>>>
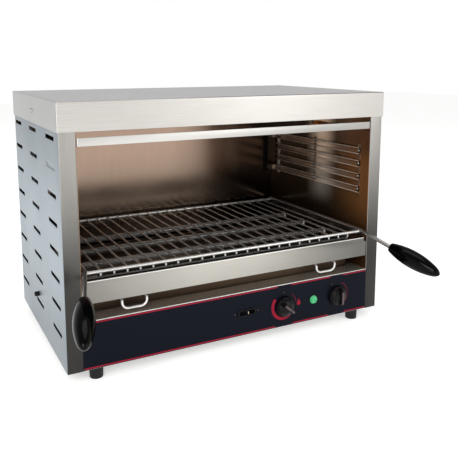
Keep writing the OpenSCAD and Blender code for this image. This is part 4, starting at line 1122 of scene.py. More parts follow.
@dataclass
class Studio:
    """A pale floor, soft lamps and the camera."""

    eye: Triple = (-0.535, -1.095, 0.523)
    yaw: float = 0.4836
    pitch: float = 0.1554
    focal_pixels: float = 637.2
    optical_row: float = 160.0
    sensor_mm: float = 36.0
    aim: Triple = (0.0, 0.05, 0.23)
    sky: float = 0.62
    sky_in_gloss: Pair = (0.95, 0.3)
    floor_side: float = 14.0
    floor_colour: str = "#F1F1F0"
    floor_lift: float = 0.41
    lamps: tuple[Lamp, ...] = (
        Lamp("key_lamp", (-1.6, -1.9, 1.8), (1.6, 1.2), 36.0),
        Lamp("fill_lamp", (1.3, -2.15, 0.9), (1.1, 1.2), 10.6),
        Lamp("top_lamp", (0.2, 0.2, 2.6), (1.8, 1.4), 14.0),
        Lamp("strip_lamp", (-1.07, -1.36, 0.27), (0.5, 0.8), 3.6),
    )

    def camera(self) -> None:
        """The camera: its height, turn and tilt give the view, and its shift the framing."""
        data = bpy.data.cameras.new("camera")
        data.sensor_width = self.sensor_mm
        data.lens = self.focal_pixels / IMAGE_SIDE * self.sensor_mm
        data.shift_y = -(IMAGE_SIDE / 2 - self.optical_row) / IMAGE_SIDE
        data.clip_start, data.clip_end = 0.05, 50.0
        camera = linked("camera", data)
        camera.location = self.eye
        camera.rotation_euler = (math.pi / 2 - self.pitch, 0.0, -self.yaw)
        bpy.context.scene.camera = camera

    def light(self) -> None:
        """Soft lamps that each face the object."""
        for lamp in self.lamps:
            data = bpy.data.lights.new(lamp.name, "AREA")
            data.shape, data.size, data.size_y = "RECTANGLE", *lamp.size
            data.energy, data.color = lamp.power, linear(lamp.colour)[:3]
            obj = linked(lamp.name, data)
            obj.location = lamp.place
            from_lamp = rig.Vector(self.aim) - obj.location
            obj.rotation_euler = from_lamp.to_track_quat("-Z", "Y").to_euler()

    def world(self) -> None:
        """An even soft sky: white to the camera and through glass, and in gloss darker above."""
        world = bpy.data.worlds.new("studio")
        bpy.context.scene.world = world
        world.use_nodes = True
        shading = Shading(world.node_tree)
        ray = shading.add("ShaderNodeLightPath")
        place = shading.add("ShaderNodeTexCoord").outputs["Generated"]
        height = shading.add("ShaderNodeSeparateXYZ", {0: place}).outputs[2]
        low, high = self.sky_in_gloss
        gloss = shading.add("ShaderNodeMapRange", {
            "Value": height, "From Min": 0.05, "From Max": 0.75, "To Min": low, "To Max": high},
            interpolation_type="SMOOTHSTEP")
        lit = shading.add("ShaderNodeMix", {0: ray.outputs["Is Glossy Ray"], 2: self.sky, 3: gloss})
        seen = shading.add("ShaderNodeMath", {
            0: ray.outputs["Is Camera Ray"], 1: ray.outputs["Is Transmission Ray"]}, operation="MAXIMUM")
        level = shading.add("ShaderNodeMix", {0: seen, 2: lit, 3: 1.0})
        sky = shading.add("ShaderNodeBackground", {"Color": (1.0, 1.0, 1.0, 1.0), "Strength": level})
        shading.add("ShaderNodeOutputWorld", {"Surface": sky})

    def floor(self) -> None:
        """A plain pale floor, lifted towards white for the camera and in gloss."""
        half = self.floor_side / 2
        corners = [(-half, -half, 0.0), (half, -half, 0.0), (half, half, 0.0), (-half, half, 0.0)]
        mesh = bpy.data.meshes.new("floor")
        mesh.from_pydata(corners, [], [(0, 1, 2, 3)])
        floor = linked("floor", mesh)
        material = bpy.data.materials.new("pale_floor")
        material.use_nodes = True
        shading = Shading(material.node_tree)
        ray = shading.add("ShaderNodeLightPath")
        seen = shading.add("ShaderNodeMath", {
            0: ray.outputs["Is Camera Ray"], 1: ray.outputs["Is Glossy Ray"]}, operation="MAXIMUM")
        lift = shading.add("ShaderNodeMath", {0: seen, 1: self.floor_lift}, operation="MULTIPLY")
        paint = shading.add("ShaderNodeBsdfDiffuse", {"Color": linear(self.floor_colour)})
        glow = shading.add("ShaderNodeEmission", {"Strength": lift})
        both = shading.add("ShaderNodeAddShader", {0: paint, 1: glow})
        shading.add("ShaderNodeOutputMaterial", {"Surface": both})
        floor.data.materials.append(material)
        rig.stage(floor)

    def build(self) -> None:
        """Sets up the whole studio."""
        bpy.context.scene.view_settings.view_transform = "Standard"
        self.camera()
        self.light()
        self.world()
        self.floor()


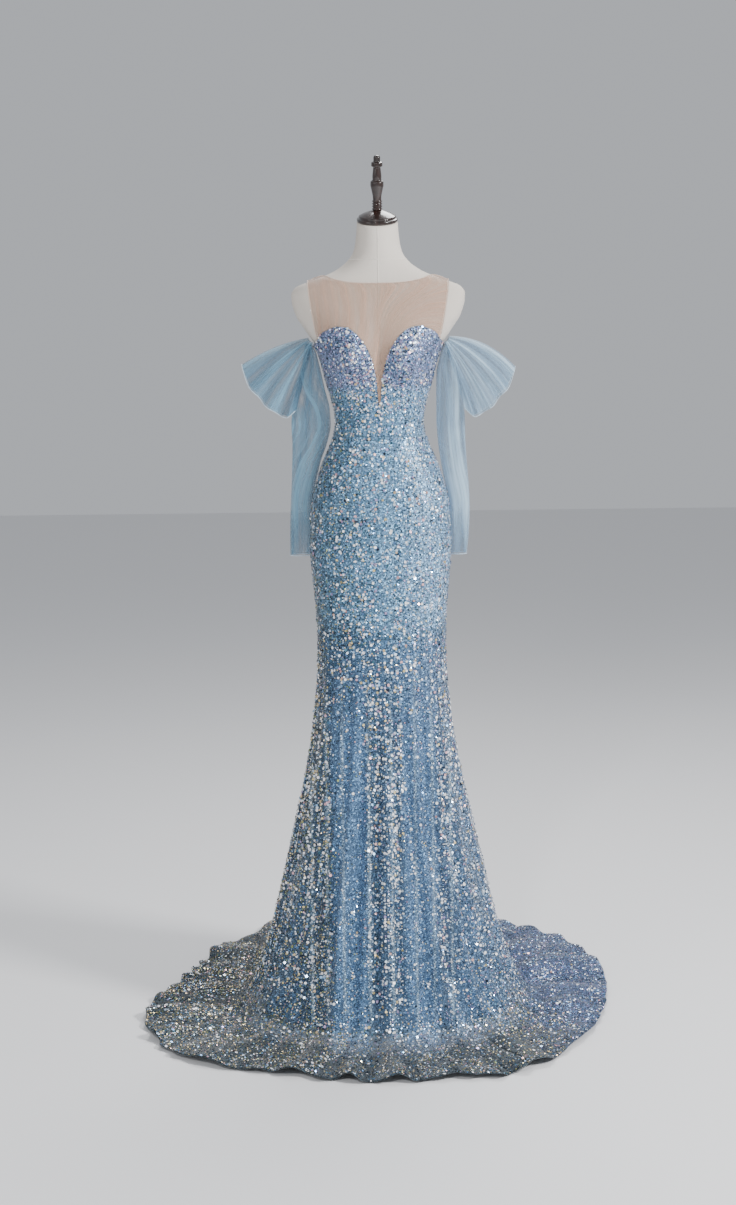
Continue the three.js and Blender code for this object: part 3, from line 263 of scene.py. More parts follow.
<<<
- [What is expected]:
The records above should be restated word for word, please.

- [Answer to the problem]:
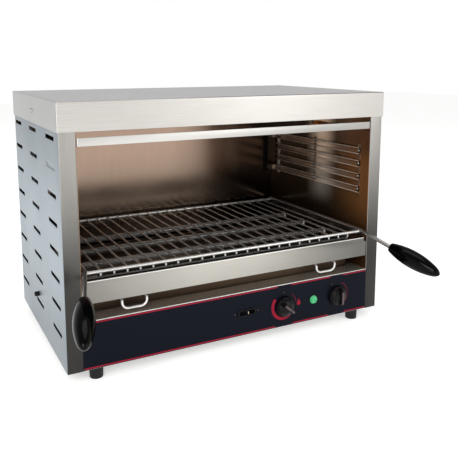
Keep writing the OpenSCAD and Blender code for this image. This is part 4, starting at line 1122 of scene.py. More parts follow.
@dataclass
class Studio:
    """A pale floor, soft lamps and the camera."""

    eye: Triple = (-0.535, -1.095, 0.523)
    yaw: float = 0.4836
    pitch: float = 0.1554
    focal_pixels: float = 637.2
    optical_row: float = 160.0
    sensor_mm: float = 36.0
    aim: Triple = (0.0, 0.05, 0.23)
    sky: float = 0.62
    sky_in_gloss: Pair = (0.95, 0.3)
    floor_side: float = 14.0
    floor_colour: str = "#F1F1F0"
    floor_lift: float = 0.41
    lamps: tuple[Lamp, ...] = (
        Lamp("key_lamp", (-1.6, -1.9, 1.8), (1.6, 1.2), 36.0),
        Lamp("fill_lamp", (1.3, -2.15, 0.9), (1.1, 1.2), 10.6),
        Lamp("top_lamp", (0.2, 0.2, 2.6), (1.8, 1.4), 14.0),
        Lamp("strip_lamp", (-1.07, -1.36, 0.27), (0.5, 0.8), 3.6),
    )

    def camera(self) -> None:
        """The camera: its height, turn and tilt give the view, and its shift the framing."""
        data = bpy.data.cameras.new("camera")
        data.sensor_width = self.sensor_mm
        data.lens = self.focal_pixels / IMAGE_SIDE * self.sensor_mm
        data.shift_y = -(IMAGE_SIDE / 2 - self.optical_row) / IMAGE_SIDE
        data.clip_start, data.clip_end = 0.05, 50.0
        camera = linked("camera", data)
        camera.location = self.eye
        camera.rotation_euler = (math.pi / 2 - self.pitch, 0.0, -self.yaw)
        bpy.context.scene.camera = camera

    def light(self) -> None:
        """Soft lamps that each face the object."""
        for lamp in self.lamps:
            data = bpy.data.lights.new(lamp.name, "AREA")
            data.shape, data.size, data.size_y = "RECTANGLE", *lamp.size
            data.energy, data.color = lamp.power, linear(lamp.colour)[:3]
            obj = linked(lamp.name, data)
            obj.location = lamp.place
            from_lamp = rig.Vector(self.aim) - obj.location
            obj.rotation_euler = from_lamp.to_track_quat("-Z", "Y").to_euler()

    def world(self) -> None:
        """An even soft sky: white to the camera and through glass, and in gloss darker above."""
        world = bpy.data.worlds.new("studio")
        bpy.context.scene.world = world
        world.use_nodes = True
        shading = Shading(world.node_tree)
        ray = shading.add("ShaderNodeLightPath")
        place = shading.add("ShaderNodeTexCoord").outputs["Generated"]
        height = shading.add("ShaderNodeSeparateXYZ", {0: place}).outputs[2]
        low, high = self.sky_in_gloss
        gloss = shading.add("ShaderNodeMapRange", {
            "Value": height, "From Min": 0.05, "From Max": 0.75, "To Min": low, "To Max": high},
            interpolation_type="SMOOTHSTEP")
        lit = shading.add("ShaderNodeMix", {0: ray.outputs["Is Glossy Ray"], 2: self.sky, 3: gloss})
        seen = shading.add("ShaderNodeMath", {
            0: ray.outputs["Is Camera Ray"], 1: ray.outputs["Is Transmission Ray"]}, operation="MAXIMUM")
        level = shading.add("ShaderNodeMix", {0: seen, 2: lit, 3: 1.0})
        sky = shading.add("ShaderNodeBackground", {"Color": (1.0, 1.0, 1.0, 1.0), "Strength": level})
        shading.add("ShaderNodeOutputWorld", {"Surface": sky})

    def floor(self) -> None:
        """A plain pale floor, lifted towards white for the camera and in gloss."""
        half = self.floor_side / 2
        corners = [(-half, -half, 0.0), (half, -half, 0.0), (half, half, 0.0), (-half, half, 0.0)]
        mesh = bpy.data.meshes.new("floor")
        mesh.from_pydata(corners, [], [(0, 1, 2, 3)])
        floor = linked("floor", mesh)
        material = bpy.data.materials.new("pale_floor")
        material.use_nodes = True
        shading = Shading(material.node_tree)
        ray = shading.add("ShaderNodeLightPath")
        seen = shading.add("ShaderNodeMath", {
            0: ray.outputs["Is Camera Ray"], 1: ray.outputs["Is Glossy Ray"]}, operation="MAXIMUM")
        lift = shading.add("ShaderNodeMath", {0: seen, 1: self.floor_lift}, operation="MULTIPLY")
        paint = shading.add("ShaderNodeBsdfDiffuse", {"Color": linear(self.floor_colour)})
        glow = shading.add("ShaderNodeEmission", {"Strength": lift})
        both = shading.add("ShaderNodeAddShader", {0: paint, 1: glow})
        shading.add("ShaderNodeOutputMaterial", {"Surface": both})
        floor.data.materials.append(material)
        rig.stage(floor)

    def build(self) -> None:
        """Sets up the whole studio."""
        bpy.context.scene.view_settings.view_transform = "Standard"
        self.camera()
        self.light()
        self.world()
        self.floor()


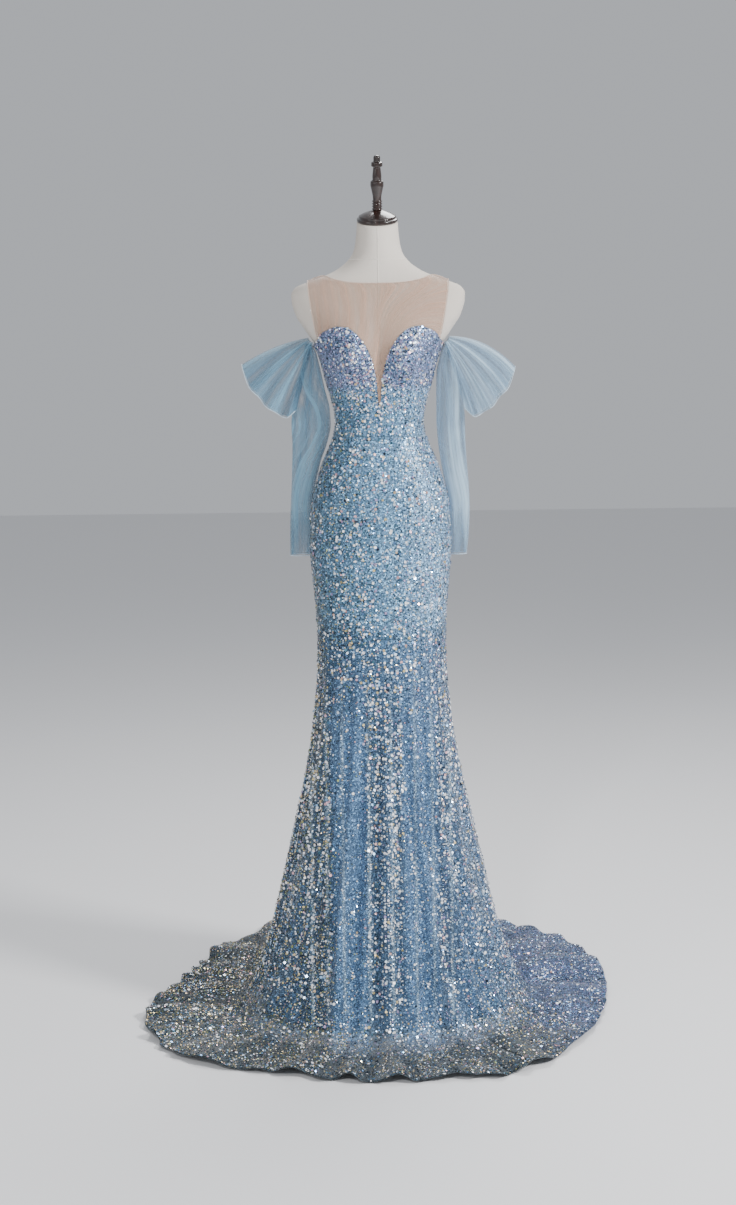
Continue the three.js and Blender code for this object: part 3, from line 263 of scene.py. More parts follow.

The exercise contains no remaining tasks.